A "SEMI-AUTOBIOGRAPHICAL" NOVEL


by Amanda West Lewis


I didn’t set out to write a “semi-autobiographical novel.” In fact, when the publisher put that label on the book, I was somewhat aghast. I was using people from my childhood who were interesting characters, but I wasn’t writing about my life. I am not Miranda Billie Taylor, and the events that happened in the story didn’t happen to me. It’s fictional, isn’t it?

Or is it? Sometimes writing takes over from the writer. As I read the manuscript now, I see how Missy’s sensations and reactions came from “real” moments in my life. There are real people in the story who do imaginary things, and imaginary people who do real things. Now, looking back, it is getting hard for me to distinguish between real and imagined.

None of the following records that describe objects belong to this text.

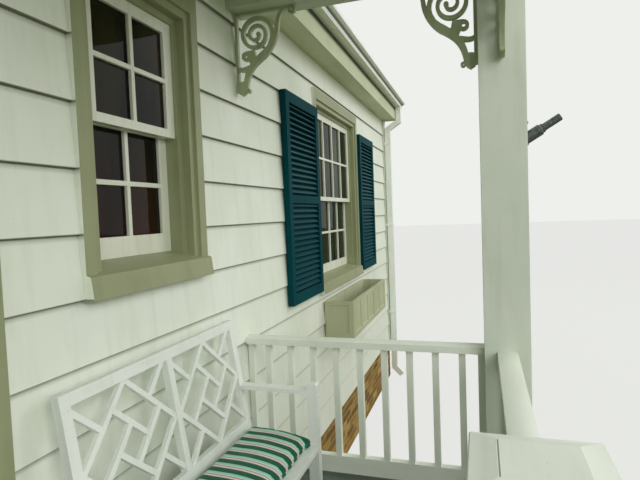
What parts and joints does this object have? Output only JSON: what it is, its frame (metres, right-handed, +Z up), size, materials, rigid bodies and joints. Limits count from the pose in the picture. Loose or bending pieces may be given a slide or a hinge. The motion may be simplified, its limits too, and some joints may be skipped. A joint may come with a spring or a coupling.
{
  "type": "entrance porch with house front wall",
  "caption": "Gabled entrance porch with steps, rails, scroll brackets and a bench, on a clapboard house wall with shuttered window and window box.",
  "frame": {"origin": "middle of the whole footprint, on the ground", "axes": "+X runs to the right along the wall, seen from the yard; +Y runs into the house; +Z is up"},
  "size_m": [8.893, 2.819, 4.999],
  "materials": {
    "white_paint": "exterior oil paint on wood, satin",
    "sash_white": "gloss paint on wood",
    "khaki_paint": "khaki exterior paint on wood, satin",
    "teal_paint": "dark teal exterior paint on wood, satin",
    "floor_paint": "grey green porch floor paint",
    "brick": "tan and orange brick with grey mortar",
    "plaster": "stud wall with a plain plastered inner face",
    "shingles": "asphalt shingles on roof boards",
    "gutter_metal": "white baked enamel on aluminium",
    "grey_metal": "grey cast metal",
    "glass": "clear window glass over a dark room",
    "cushion_fabric": "striped woven cotton",
    "bench_paint": "white paint on wood"
  },
  "bodies": {
    "root": {"house_foundation": "brick", "wall_left": "plaster", "wall_over_door": "plaster", "wall_right": "plaster", "wall_end": "plaster", "gable_wall": "plaster", "clapboard_siding": "white_paint", "corner_board": "white_paint", "porch_foundation": "brick", "floor_rim": "white_paint", "porch_floor": "floor_paint", "step_stringers": "white_paint", "step_risers": "white_paint", "step_treads": "floor_paint", "corner_posts": "white_paint", "newels": "white_paint", "side_rails": "white_paint", "front_rails": "white_paint", "side_beams": "white_paint", "front_beam": "white_paint", "scroll_brackets": "white_paint", "flag_holder": "grey_metal", "porch_ceiling": "white_paint", "porch_cornices": "white_paint", "pediment": "white_paint", "rake_boards": "white_paint", "roof_left": "shingles", "roof_right": "shingles", "house_cornice": "white_paint", "house_roof_edge": "shingles", "gutter": "gutter_metal", "downspout": "gutter_metal", "door_sill": "white_paint", "door_casing": "khaki_paint", "door_leaf": "teal_paint", "porch_window_casings": "khaki_paint", "porch_window_sashes": "sash_white", "porch_window_glass": "glass", "end_window_casing": "khaki_paint", "end_window_sashes": "sash_white", "end_window_glass": "glass", "shutters": "teal_paint", "window_box": "khaki_paint", "bench_frame": "bench_paint", "bench_back": "bench_paint", "bench_seat": "bench_paint", "seat_cushion": "cushion_fabric"}
  },
  "joints": []
}
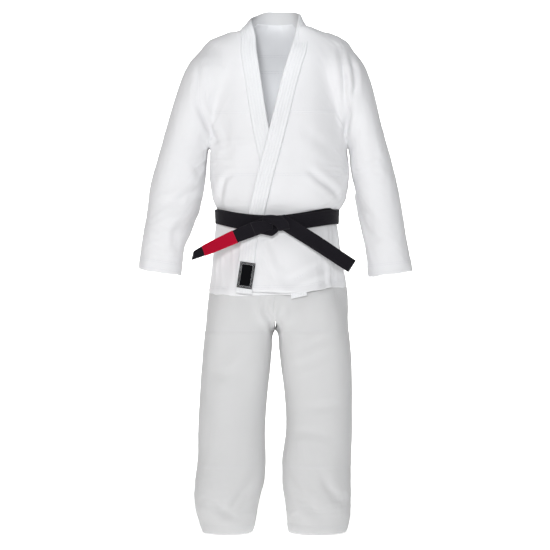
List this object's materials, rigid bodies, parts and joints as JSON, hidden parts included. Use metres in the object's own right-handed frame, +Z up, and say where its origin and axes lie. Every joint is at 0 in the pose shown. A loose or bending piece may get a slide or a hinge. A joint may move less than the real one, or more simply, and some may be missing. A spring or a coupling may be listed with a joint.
{
  "type": "martial arts uniform",
  "caption": "White wrap-over jacket with a firm lapel, knotted black belt with a red bar, and loose straight trousers, in their worn shape.",
  "frame": {"origin": "middle of the neck opening, on the body axis, level with the join of collar and shoulders", "axes": "+Z up, -Y to the wearer's front, +X to the wearer's left"},
  "size_m": [0.7918, 0.3026, 1.466],
  "materials": {
    "jacket_cotton": "matte",
    "lapel_cotton": "matte",
    "trouser_cotton": "matte",
    "drawstring_cotton": "matte",
    "belt_black": "matte",
    "rank_bar_crimson": "satin",
    "patch_black": "matte",
    "patch_white": "satin",
    "lapel_core_rubber": "matte"
  },
  "bodies": {
    "jacket": {"back_panel": "jacket_cotton", "back_waist": "jacket_cotton", "yoke_lining": "jacket_cotton", "collar_band": "lapel_cotton", "collar_core": "lapel_core_rubber", "lapel_patch": "patch_black", "lapel_patch_border": "patch_white", "belt_inner_wrap": "belt_black", "belt_outer_wrap": "belt_black", "belt_knot": "belt_black", "front_panel_left": "jacket_cotton", "front_panel_right": "jacket_cotton", "front_skirt_left": "jacket_cotton", "front_skirt_right": "jacket_cotton", "shoulder_patch_left": "jacket_cotton", "shoulder_patch_right": "jacket_cotton", "armpit_gusset_left": "jacket_cotton", "armpit_gusset_right": "jacket_cotton", "vent_tape_left": "jacket_cotton", "vent_tape_right": "jacket_cotton", "lapel_left": "lapel_cotton", "lapel_right": "lapel_cotton", "lapel_core_left": "lapel_core_rubber", "lapel_core_right": "lapel_core_rubber"},
    "left_sleeve": {"sleeve_front_left": "jacket_cotton", "sleeve_back_left": "jacket_cotton", "cuff_tape_left": "jacket_cotton"},
    "right_sleeve": {"sleeve_front_right": "jacket_cotton", "sleeve_back_right": "jacket_cotton", "cuff_tape_right": "jacket_cotton"},
    "left_belt_end": {"belt_end_left": "belt_black"},
    "right_belt_end": {"belt_end_right": "belt_black", "rank_bar": "rank_bar_crimson"},
    "back_skirt": {"back_flap": "jacket_cotton"},
    "trousers": {"trouser_front": "trouser_cotton", "trouser_seat": "trouser_cotton", "crotch_gusset": "trouser_cotton", "waistband": "trouser_cotton", "drawstring": "drawstring_cotton", "drawstring_loops": "drawstring_cotton"},
    "left_leg": {"leg_front_left": "trouser_cotton", "leg_back_left": "trouser_cotton", "knee_patch_left": "trouser_cotton", "leg_hem_tape_left": "trouser_cotton"},
    "right_leg": {"leg_front_right": "trouser_cotton", "leg_back_right": "trouser_cotton", "knee_patch_right": "trouser_cotton", "leg_hem_tape_right": "trouser_cotton"}
  },
  "joints": [
    {"name": "left_sleeve_raise", "type": "hinge", "parent": "jacket", "child": "left_sleeve", "pos_m": [0.19, 0, -0.166], "axis": [0, -1, 0], "range_deg": [0, 60]},
    {"name": "right_sleeve_raise", "type": "hinge", "parent": "jacket", "child": "right_sleeve", "pos_m": [-0.19, 0, -0.166], "axis": [0, 1, 0], "range_deg": [0, 60]},
    {"name": "left_belt_end_droop", "type": "hinge", "parent": "jacket", "child": "left_belt_end", "pos_m": [0.025, -0.14575, -0.549], "axis": [0, 1, 0], "range_deg": [0, 40]},
    {"name": "right_belt_end_droop", "type": "hinge", "parent": "jacket", "child": "right_belt_end", "pos_m": [-0.025, -0.14575, -0.549], "axis": [0, -1, 0], "range_deg": [0, 40]},
    {"name": "back_skirt_swing", "type": "hinge", "parent": "jacket", "child": "back_skirt", "pos_m": [0, 0.124, -0.582], "axis": [1, 0, 0], "range_deg": [0, 12]},
    {"name": "trousers_down", "type": "slide", "parent": "jacket", "child": "trousers", "axis": [0, 0, -1], "range_m": [0, 0.3]},
    {"name": "left_leg_swing", "type": "hinge", "parent": "trousers", "child": "left_leg", "pos_m": [0.106, 0, -0.828], "axis": [1, 0, 0], "range_deg": [-25, 25]},
    {"name": "right_leg_swing", "type": "hinge", "parent": "trousers", "child": "right_leg", "pos_m": [-0.106, 0, -0.828], "axis": [1, 0, 0], "range_deg": [-25, 25]}
  ]
}
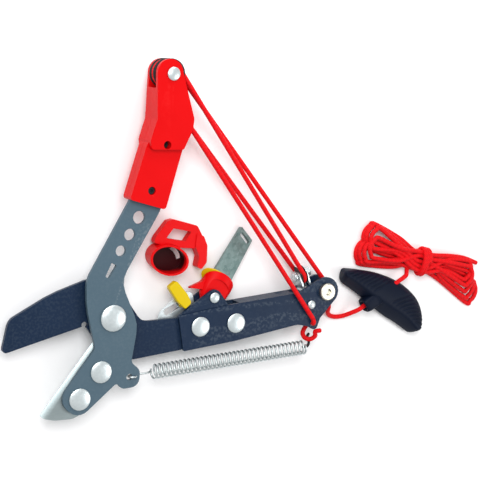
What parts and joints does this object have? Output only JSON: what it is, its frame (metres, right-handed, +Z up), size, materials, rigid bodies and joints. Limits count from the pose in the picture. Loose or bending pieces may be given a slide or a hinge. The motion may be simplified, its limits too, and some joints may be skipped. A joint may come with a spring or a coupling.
{
  "type": "pole lopper head",
  "caption": "Rope-operated pruning head for a pole: hook blade and jaw, pulley tackle, return spring, tilting pole adapter, pull handle and a tied hank of rope.",
  "frame": {"origin": "middle of the footprint of the tool without its free rope, on the surface that it lies on", "axes": "+Z up from that surface, +X from the blade towards the lever's end and the pull handle, +Y towards the pulley head"},
  "size_m": [0.5266, 0.3226, 0.044],
  "materials": {
    "grey_paint": "slate grey powder coat",
    "navy_paint": "dark blue-grey semi-gloss coat",
    "blade_steel": "ground steel with a bright cutting bevel",
    "zinc": "bright zinc plate",
    "red_plastic": "moulded bright red",
    "black_plastic": "moulded black",
    "rope": "braided red cord",
    "spring_steel": "drawn spring wire",
    "galvanised": "galvanised steel, grey green",
    "yellow_plastic": "moulded yellow",
    "brassy_steel": "passivated steel",
    "grip_plastic": "dark navy soft-touch moulding"
  },
  "bodies": {
    "lever": {"adapter_pin": "zinc", "bracket_rivet_left": "zinc", "bracket_rivet_right": "zinc", "bracket_spacer_left": "zinc", "bracket_spacer_right": "zinc", "cheek_rivet": "zinc", "end_bolt": "brassy_steel", "end_nut": "zinc", "end_wrap": "rope", "free_rope": "rope", "hank_tie": "rope", "lever_bracket": "navy_paint", "lever_plate": "navy_paint", "lock_plate": "zinc", "pivot_bolt": "zinc", "pivot_bush": "zinc", "pivot_locknut": "zinc", "pivot_nut": "zinc", "pivot_washer": "zinc", "pull_handle": "grip_plastic", "rope_anchor": "rope", "rope_guide_clip": "red_plastic", "rope_hank_left": "rope", "rope_hank_right": "rope", "spring_hook": "black_plastic"},
    "frame": {"frame_plate": "grey_paint", "cutting_blade": "blade_steel", "blade_rivet_upper": "zinc", "blade_rivet_lower": "zinc", "head_screw_upper": "black_plastic", "head_screw_lower": "black_plastic", "head_shell_front": "red_plastic", "head_shell_back": "red_plastic", "head_axle": "zinc", "head_wrap_front": "rope", "head_wrap_back": "rope"},
    "head_front_sheave": {"head_pulley_front": "black_plastic"},
    "head_back_sheave": {"head_pulley_back": "black_plastic"},
    "end_sheave": {"end_pulley": "black_plastic"},
    "line_a_low": {"rope_line_a_lower": "rope"},
    "line_a_high": {"rope_line_a_upper": "rope"},
    "block": {"block_strap": "zinc", "block_bolt": "zinc", "block_nut": "zinc", "block_wrap": "rope", "rope_line_b_lower": "rope", "rope_line_d_lower": "rope"},
    "block_sheave": {"block_pulley": "black_plastic"},
    "line_b_high": {"rope_line_b_upper": "rope", "rope_line_d_upper": "rope"},
    "line_c_low": {"rope_line_c_lower": "rope"},
    "line_c_high": {"rope_line_c_upper": "rope"},
    "spring_low": {"return_spring_lower": "spring_steel"},
    "spring_high": {"return_spring_upper": "spring_steel", "spring_tail_wire": "spring_steel"},
    "adapter": {"adapter_tongue": "galvanised", "adapter_ferrule": "red_plastic", "adapter_collar": "yellow_plastic"},
    "lock": {"lock_knob": "yellow_plastic", "lock_pin": "zinc"}
  },
  "joints": [
    {"name": "jaw_pivot", "type": "hinge", "parent": "lever", "child": "frame", "pos_m": [-0.06902, -0.07126, 0.023], "axis": [0, 0, -1], "range_deg": [0, 38], "stiffness_Nm_per_rad": 1.5},
    {"name": "head_front_spin", "type": "hinge", "parent": "frame", "child": "head_front_sheave", "pos_m": [-0.01262, 0.14784, 0.0322], "axis": [0, 0, -1], "continuous": true},
    {"name": "head_back_spin", "type": "hinge", "parent": "frame", "child": "head_back_sheave", "pos_m": [-0.01262, 0.14784, 0.0224], "axis": [0, 0, -1], "continuous": true},
    {"name": "end_spin", "type": "hinge", "parent": "lever", "child": "end_sheave", "pos_m": [0.15698, -0.06696, 0.015], "axis": [0, 0, -1], "continuous": true},
    {"name": "line_a_swing", "type": "hinge", "parent": "lever", "child": "line_a_low", "pos_m": [0.15698, -0.06696, 0.015], "axis": [0, 0, -1], "range_deg": [0, 19.34], "deforming": ["rope_line_a_lower"]},
    {"name": "line_a_shorten", "type": "slide", "parent": "line_a_low", "child": "line_a_high", "axis": [0.6197, -0.7848, 0], "range_m": [0, 0.1326], "deforming": ["rope_line_a_upper"]},
    {"name": "block_swing", "type": "hinge", "parent": "lever", "child": "block", "pos_m": [0.14028, -0.07866, 0.015], "axis": [0, 0, -1], "range_deg": [0, 22.67], "deforming": ["rope_line_b_lower", "rope_line_d_lower"]},
    {"name": "line_b_shorten", "type": "slide", "parent": "block", "child": "line_b_high", "axis": [0.5595, -0.8288, 0], "range_m": [0, 0.1254], "deforming": ["rope_line_b_upper", "rope_line_d_upper"]},
    {"name": "line_c_swing", "type": "hinge", "parent": "lever", "child": "line_c_low", "pos_m": [0.14238, -0.09746, 0.028], "axis": [0, 0, -1], "range_deg": [0, 21.53], "deforming": ["rope_line_c_lower"]},
    {"name": "line_c_shorten", "type": "slide", "parent": "line_c_low", "child": "line_c_high", "axis": [0.5342, -0.8454, 0], "range_m": [0, 0.1234], "deforming": ["rope_line_c_upper"]},
    {"name": "block_spin", "type": "hinge", "parent": "block", "child": "block_sheave", "pos_m": [0.13398, -0.04976, 0.015], "axis": [0.9397, 0.342, 0], "continuous": true},
    {"name": "spring_swing", "type": "hinge", "parent": "lever", "child": "spring_low", "pos_m": [0.13398, -0.12026, 0.0245], "axis": [0, 0, -1], "range_deg": [0, 1.23], "deforming": ["return_spring_lower"]},
    {"name": "spring_stretch", "type": "slide", "parent": "spring_low", "child": "spring_high", "axis": [-0.9992, -0.0399, 0], "range_m": [0, 0.0384], "deforming": ["return_spring_upper", "spring_tail_wire"]},
    {"name": "adapter_tilt", "type": "hinge", "parent": "lever", "child": "adapter", "pos_m": [0.03588, -0.06266, 0.015], "axis": [0, 0, 1], "range_deg": [-20, 0]},
    {"name": "lock_slide", "type": "slide", "parent": "lever", "child": "lock", "axis": [-0.9133, -0.4072, 0], "range_m": [0, 0.008]}
  ],
  "couplings": [
    {"joint": "line_a_swing", "follows": "jaw_pivot", "ratio": 0.50116},
    {"joint": "line_a_shorten", "follows": "jaw_pivot", "m_per_rad": 0.19924},
    {"joint": "block_swing", "follows": "jaw_pivot", "ratio": 0.58872},
    {"joint": "line_b_shorten", "follows": "jaw_pivot", "m_per_rad": 0.18831},
    {"joint": "line_c_swing", "follows": "jaw_pivot", "ratio": 0.55878},
    {"joint": "line_c_shorten", "follows": "jaw_pivot", "m_per_rad": 0.18536},
    {"joint": "spring_swing", "follows": "jaw_pivot", "ratio": 0.02721},
    {"joint": "spring_stretch", "follows": "jaw_pivot", "m_per_rad": 0.057194}
  ]
}
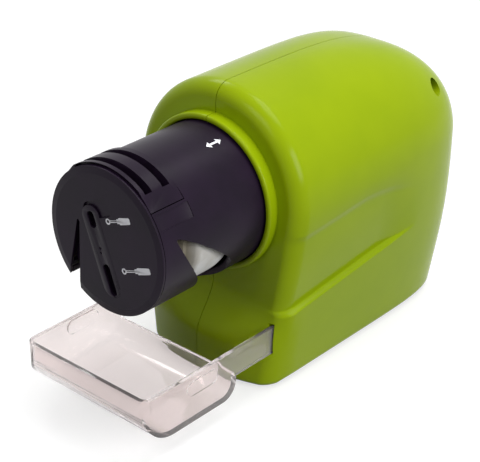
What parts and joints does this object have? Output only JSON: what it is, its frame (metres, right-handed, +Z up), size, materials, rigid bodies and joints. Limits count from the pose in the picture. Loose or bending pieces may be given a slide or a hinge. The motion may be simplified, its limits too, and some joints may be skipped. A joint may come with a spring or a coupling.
{
  "type": "electric knife sharpener",
  "caption": "Cordless battery-driven knife, scissors and screwdriver sharpener: round-topped housing, turning barrel head with guide slots, sliding clear chip tray.",
  "frame": {"origin": "middle of the footprint, on the table under the feet", "axes": "+Z up, +Y from the sharpening head towards the rear, +X to the right seen from the head"},
  "size_m": [0.0818, 0.1894, 0.1156],
  "materials": {
    "green_plastic": "glossy moulded",
    "black_plastic": "satin moulded",
    "clear_plastic": "clear polished",
    "grey_plastic": "plain moulded",
    "stone": "fine abrasive ceramic",
    "steel": "plain",
    "brass": "turned",
    "rubber": "matt",
    "cell_sleeve": "printed sleeve, no marking",
    "red_lead": "flexible insulation",
    "black_lead": "flexible insulation"
  },
  "bodies": {
    "housing": {"right_shell": "green_plastic", "left_shell": "green_plastic", "motor_bracket": "grey_plastic", "motor_body": "steel", "motor_end_cap": "grey_plastic", "motor_screw_left": "steel", "motor_screw_right": "steel", "battery_box": "black_plastic", "battery_cell_1": "cell_sleeve", "battery_cell_2": "cell_sleeve", "battery_cell_3": "cell_sleeve", "battery_cell_4": "cell_sleeve", "contact_left_front": "steel", "contact_left_rear": "steel", "contact_right_front": "steel", "contact_right_middle": "steel", "contact_right_rear": "steel", "base_screw_front_left": "steel", "base_screw_front_right": "steel", "base_screw_rear_left": "steel", "base_screw_rear_right": "steel", "shell_screw_rear": "steel", "foot_front_left": "rubber", "foot_front_right": "rubber", "foot_rear_left": "rubber", "foot_rear_right": "rubber", "switch_body": "black_plastic", "lead_battery_to_switch": "red_lead", "lead_switch_to_motor": "red_lead", "lead_battery_to_motor": "black_lead"},
    "carrier": {"index_carrier": "grey_plastic"},
    "head": {"head_sleeve": "black_plastic", "front_disc": "black_plastic", "knife_guide": "black_plastic", "screwdriver_guide": "black_plastic", "chip_baffle": "black_plastic", "retaining_ring": "steel"},
    "wheel": {"grinding_wheel": "stone", "wheel_hub": "brass", "wheel_nut": "steel", "motor_shaft": "steel"},
    "tray": {"chip_tray": "clear_plastic"},
    "rocker": {"switch_rocker": "black_plastic"},
    "door": {"battery_door": "green_plastic"}
  },
  "joints": [
    {"name": "head_pull", "type": "slide", "parent": "housing", "child": "carrier", "axis": [0, -1, 0], "range_m": [0, 0.008]},
    {"name": "head_turn", "type": "hinge", "parent": "carrier", "child": "head", "pos_m": [0, -0.0287, 0.0742], "axis": [0, 1, 0], "range_deg": [0, 140]},
    {"name": "wheel_spin", "type": "hinge", "parent": "housing", "child": "wheel", "pos_m": [0, -0.0287, 0.0742], "axis": [0, 1, 0], "continuous": true},
    {"name": "tray_slide", "type": "slide", "parent": "housing", "child": "tray", "axis": [0, 1, 0], "range_m": [0, 0.011]},
    {"name": "switch_tilt", "type": "hinge", "parent": "housing", "child": "rocker", "pos_m": [0, 0.0886, 0.0602], "axis": [1, 0, 0], "range_deg": [0, 14]},
    {"name": "door_swing", "type": "hinge", "parent": "housing", "child": "door", "pos_m": [0, 0.0639, 0.001], "axis": [1, 0, 0], "range_deg": [0, 75]}
  ]
}
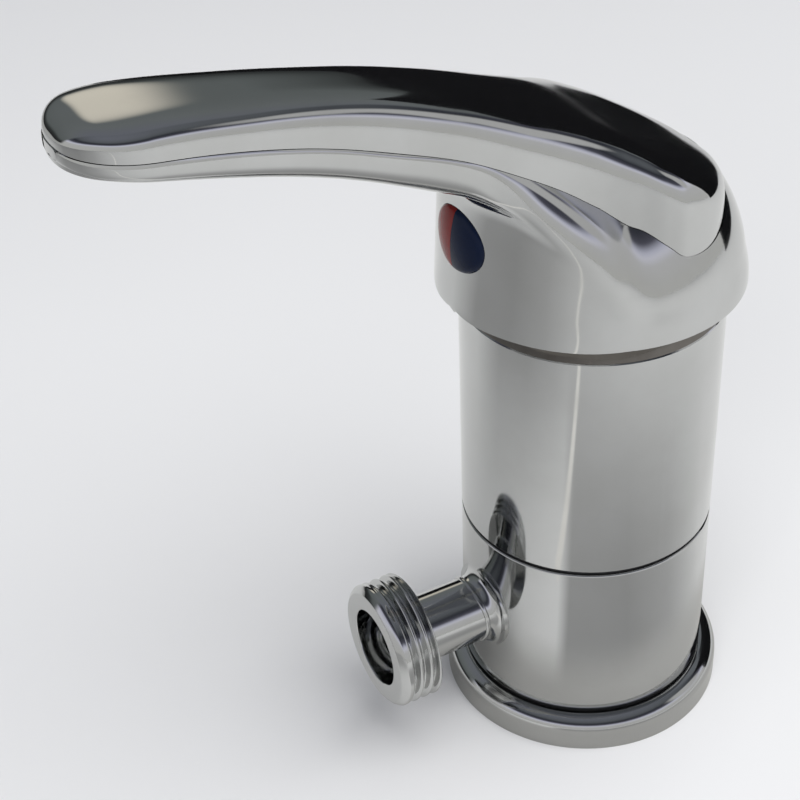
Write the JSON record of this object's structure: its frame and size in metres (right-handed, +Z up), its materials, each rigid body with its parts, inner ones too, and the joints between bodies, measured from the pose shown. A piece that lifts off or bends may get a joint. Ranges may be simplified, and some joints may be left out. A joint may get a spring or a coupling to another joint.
{
  "type": "shower mixer tap",
  "caption": "Chromed single lever mixer tap on a round base, with a swivelling threaded hose outlet, a curved lever and a ceramic disc cartridge inside.",
  "frame": {"origin": "on the body's upright axis, in the plane of the deck that the base ring stands on", "axes": "+Z up along the body's axis, -Y towards the lever's tip and the hose outlet, +X to the right of someone who faces +Y, the cold side of the mark"},
  "size_m": [0.0468, 0.103, 0.127],
  "materials": {
    "polished_chrome": "polished chrome plate",
    "brass": "machined",
    "spindle_steel": "machined",
    "spring_steel": "blackened",
    "seal_rubber": "matte",
    "slip_plastic": "moulded, slippery",
    "cartridge_plastic": "moulded",
    "turret_plastic": "moulded",
    "ceramic": "lapped ceramic",
    "plug_plastic": "gloss",
    "red_plastic": "gloss",
    "blue_plastic": "gloss"
  },
  "bodies": {
    "root": {"base_ring": "polished_chrome", "base_gasket": "seal_rubber", "retaining_clip": "spring_steel", "lower_slip_ring": "slip_plastic", "upper_slip_ring": "slip_plastic", "stem_seal_lower": "seal_rubber", "stem_seal_upper": "seal_rubber", "body": "polished_chrome", "cartridge_base": "cartridge_plastic", "port_seals": "seal_rubber", "disc_seals": "seal_rubber", "fixed_disc": "ceramic", "cartridge_housing": "cartridge_plastic", "cartridge_nut": "brass", "dome_cover": "polished_chrome"},
    "outlet": {"outlet_sleeve": "polished_chrome", "outlet_nipple": "polished_chrome"},
    "turret": {"turret": "turret_plastic", "turret_seal": "seal_rubber", "spindle_pin": "spindle_steel"},
    "lever": {"spindle": "spindle_steel", "handle": "polished_chrome", "handle_screw": "spring_steel", "indicator_plug": "plug_plastic", "hot_mark": "red_plastic", "cold_mark": "blue_plastic"},
    "disc": {"moving_disc": "ceramic", "disc_carrier": "turret_plastic"}
  },
  "joints": [
    {"name": "handle_turn", "type": "hinge", "parent": "root", "child": "turret", "pos_m": [0, 0, 0.072], "axis": [0, 0, 1], "range_deg": [-50, 50]},
    {"name": "handle_lift", "type": "hinge", "parent": "turret", "child": "lever", "pos_m": [0, 0, 0.072], "axis": [-1, 0, 0], "range_deg": [0, 25]},
    {"name": "disc_slide", "type": "slide", "parent": "turret", "child": "disc", "axis": [0, -1, 0], "range_m": [0, 0.0047]},
    {"name": "outlet_swivel", "type": "hinge", "parent": "root", "child": "outlet", "pos_m": [0, 0, 0.0207], "axis": [0, 0, 1], "continuous": true}
  ],
  "couplings": [
    {"joint": "disc_slide", "follows": "handle_lift", "m_per_rad": 0.010715}
  ]
}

The novel started as a picture book, written from a prompt: What is the earliest memory you can recall from childhood? The prompt was given to set me into a moment of memory –– to explore the tastes, smells, textures, and sounds in that memory –– and to see where it went. It was a terrible picture book, but it encouraged me to explore further. I had been writing a lot of poetry and had pared the language of the story back to what was essential. I used sense memories to create images in a reader’s mind. I decided to work with this kernel to write a novel in verse and prose vignettes. I wrote in the third person, exploring the story of a girl’s relationship to her increasingly absent father.

The responses I had from beta readers, agents and editors was that the story was beautifully written, but somewhat nostalgic in tone. As though the character was looking at it, rather than living it. One day, in frustration, I decided to try one chapter in first person.

I still remember the chill I got. I was scared. It was all suddenly too real.

And of course, it was exactly the right thing to do.


Once I made that shift, I started to mine my personal life. I used a lot of family photographs as reference points. My father was a photographer, and I have an amazing collection of his prints. Prints of Ray Charles and Miles Davis. Of John and Bobby Kennedy. Of friends in New York. Of our family, as it was in the early years.

I used some of my father’s poems as well as writing that he did much later, when he was clean and sober.

My mother wrote a memoir of her life in New York called Love and All that Jazz. She always said to me “I’ve given you great copy, honey. Use it.” So I did. The result is this “semi-autobiographical” novel. It is both a synthesis and a teasing apart. Missy gets to tell her own story, which is not mine, but she does it using parts of my father’s life, my mother’s life, and my life. It is the most personal thing I have every written. And the most fictional.